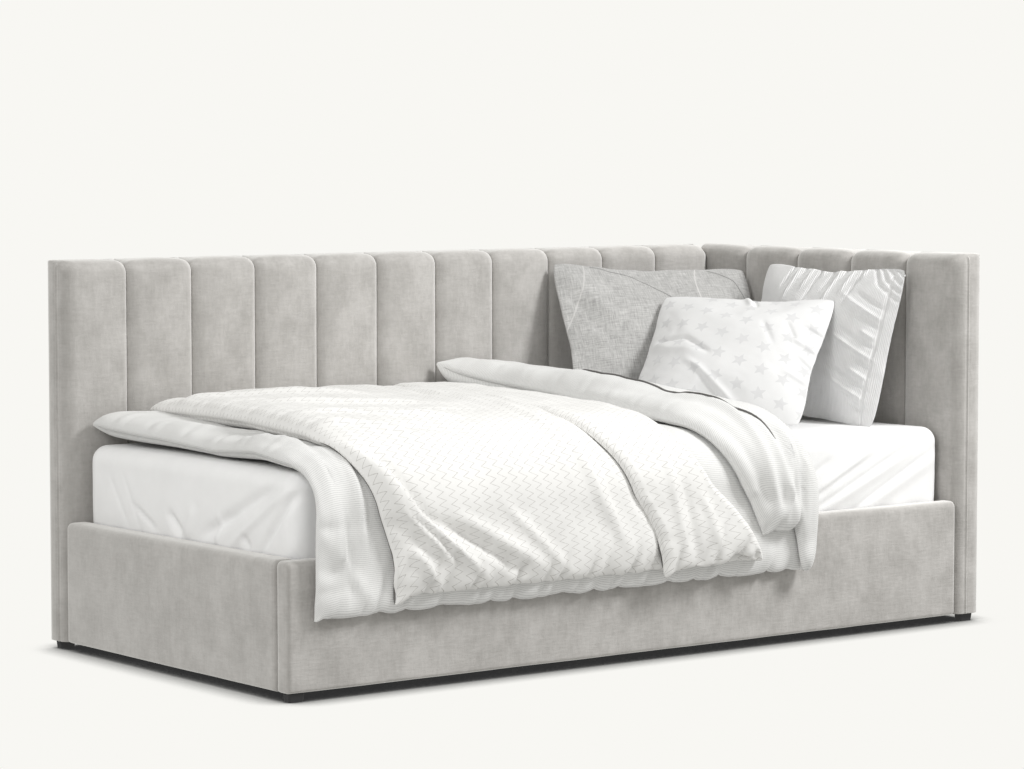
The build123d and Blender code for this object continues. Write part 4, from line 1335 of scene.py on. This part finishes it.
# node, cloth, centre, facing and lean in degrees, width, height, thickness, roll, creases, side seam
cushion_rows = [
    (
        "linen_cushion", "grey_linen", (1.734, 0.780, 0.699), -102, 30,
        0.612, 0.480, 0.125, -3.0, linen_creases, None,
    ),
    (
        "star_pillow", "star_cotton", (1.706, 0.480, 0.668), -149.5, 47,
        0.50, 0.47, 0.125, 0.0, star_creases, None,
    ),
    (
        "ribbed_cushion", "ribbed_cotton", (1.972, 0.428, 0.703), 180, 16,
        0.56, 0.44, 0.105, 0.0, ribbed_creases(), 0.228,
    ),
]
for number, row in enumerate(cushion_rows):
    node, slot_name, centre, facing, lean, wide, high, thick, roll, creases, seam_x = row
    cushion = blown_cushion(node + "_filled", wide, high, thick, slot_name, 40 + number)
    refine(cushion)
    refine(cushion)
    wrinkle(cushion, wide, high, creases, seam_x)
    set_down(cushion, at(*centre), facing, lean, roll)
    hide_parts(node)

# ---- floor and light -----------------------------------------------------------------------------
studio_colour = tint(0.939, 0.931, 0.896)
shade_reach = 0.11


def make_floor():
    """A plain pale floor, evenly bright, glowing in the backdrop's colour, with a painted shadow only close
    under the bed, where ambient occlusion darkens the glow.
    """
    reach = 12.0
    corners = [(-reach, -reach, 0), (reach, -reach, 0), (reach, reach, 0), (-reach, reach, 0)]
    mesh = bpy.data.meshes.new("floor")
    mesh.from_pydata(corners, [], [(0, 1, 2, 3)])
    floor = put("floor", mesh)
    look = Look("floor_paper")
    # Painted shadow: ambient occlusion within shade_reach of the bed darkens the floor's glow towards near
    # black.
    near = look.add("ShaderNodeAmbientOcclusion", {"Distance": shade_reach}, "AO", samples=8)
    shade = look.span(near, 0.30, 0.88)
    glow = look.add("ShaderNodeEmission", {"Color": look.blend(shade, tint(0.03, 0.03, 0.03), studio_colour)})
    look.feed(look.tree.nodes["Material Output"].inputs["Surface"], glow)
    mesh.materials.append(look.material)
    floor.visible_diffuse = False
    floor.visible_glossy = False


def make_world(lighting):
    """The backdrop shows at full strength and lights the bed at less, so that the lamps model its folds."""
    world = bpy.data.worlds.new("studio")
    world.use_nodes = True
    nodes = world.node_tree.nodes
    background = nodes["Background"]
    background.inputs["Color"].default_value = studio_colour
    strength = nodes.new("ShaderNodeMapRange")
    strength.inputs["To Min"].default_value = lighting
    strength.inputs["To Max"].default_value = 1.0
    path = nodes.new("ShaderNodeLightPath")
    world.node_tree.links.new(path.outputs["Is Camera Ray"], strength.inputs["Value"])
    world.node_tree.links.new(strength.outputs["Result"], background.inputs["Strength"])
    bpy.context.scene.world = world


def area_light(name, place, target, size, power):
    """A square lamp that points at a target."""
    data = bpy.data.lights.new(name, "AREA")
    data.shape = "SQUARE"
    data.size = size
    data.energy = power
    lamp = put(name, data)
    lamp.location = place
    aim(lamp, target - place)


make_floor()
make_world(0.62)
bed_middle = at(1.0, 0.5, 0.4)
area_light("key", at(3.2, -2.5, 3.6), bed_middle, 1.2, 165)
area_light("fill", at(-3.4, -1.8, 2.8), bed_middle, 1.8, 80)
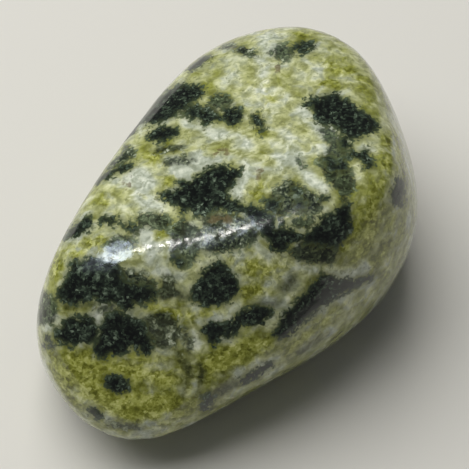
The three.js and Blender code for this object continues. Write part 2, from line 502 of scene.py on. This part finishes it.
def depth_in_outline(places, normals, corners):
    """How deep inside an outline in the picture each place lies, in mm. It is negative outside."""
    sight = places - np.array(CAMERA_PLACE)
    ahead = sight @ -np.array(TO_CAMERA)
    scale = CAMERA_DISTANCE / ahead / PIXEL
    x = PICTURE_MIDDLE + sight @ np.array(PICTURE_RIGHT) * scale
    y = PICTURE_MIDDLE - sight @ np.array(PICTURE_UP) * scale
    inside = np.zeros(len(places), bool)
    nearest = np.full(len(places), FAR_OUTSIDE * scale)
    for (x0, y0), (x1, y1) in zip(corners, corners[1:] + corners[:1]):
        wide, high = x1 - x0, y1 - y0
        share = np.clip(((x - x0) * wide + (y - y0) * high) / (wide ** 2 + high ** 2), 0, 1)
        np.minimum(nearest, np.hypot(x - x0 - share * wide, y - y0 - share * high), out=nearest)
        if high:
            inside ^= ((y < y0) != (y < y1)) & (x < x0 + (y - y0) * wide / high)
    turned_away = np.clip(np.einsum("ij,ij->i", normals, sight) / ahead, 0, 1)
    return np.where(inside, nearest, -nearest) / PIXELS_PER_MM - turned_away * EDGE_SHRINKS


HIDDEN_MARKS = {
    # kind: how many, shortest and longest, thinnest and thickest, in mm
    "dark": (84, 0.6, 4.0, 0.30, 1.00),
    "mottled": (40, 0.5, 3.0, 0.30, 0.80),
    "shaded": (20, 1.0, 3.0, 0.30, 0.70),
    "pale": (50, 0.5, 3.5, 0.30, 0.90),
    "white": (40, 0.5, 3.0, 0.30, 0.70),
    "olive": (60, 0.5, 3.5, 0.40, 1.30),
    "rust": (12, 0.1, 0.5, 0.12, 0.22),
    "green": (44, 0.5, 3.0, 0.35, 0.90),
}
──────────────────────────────
▶ [WHAT THE TASK REQUIRES]
Check every line of the listing for the string "code" and report how many lines have it, as a number alone.

▶ [IN RESPONSE]
2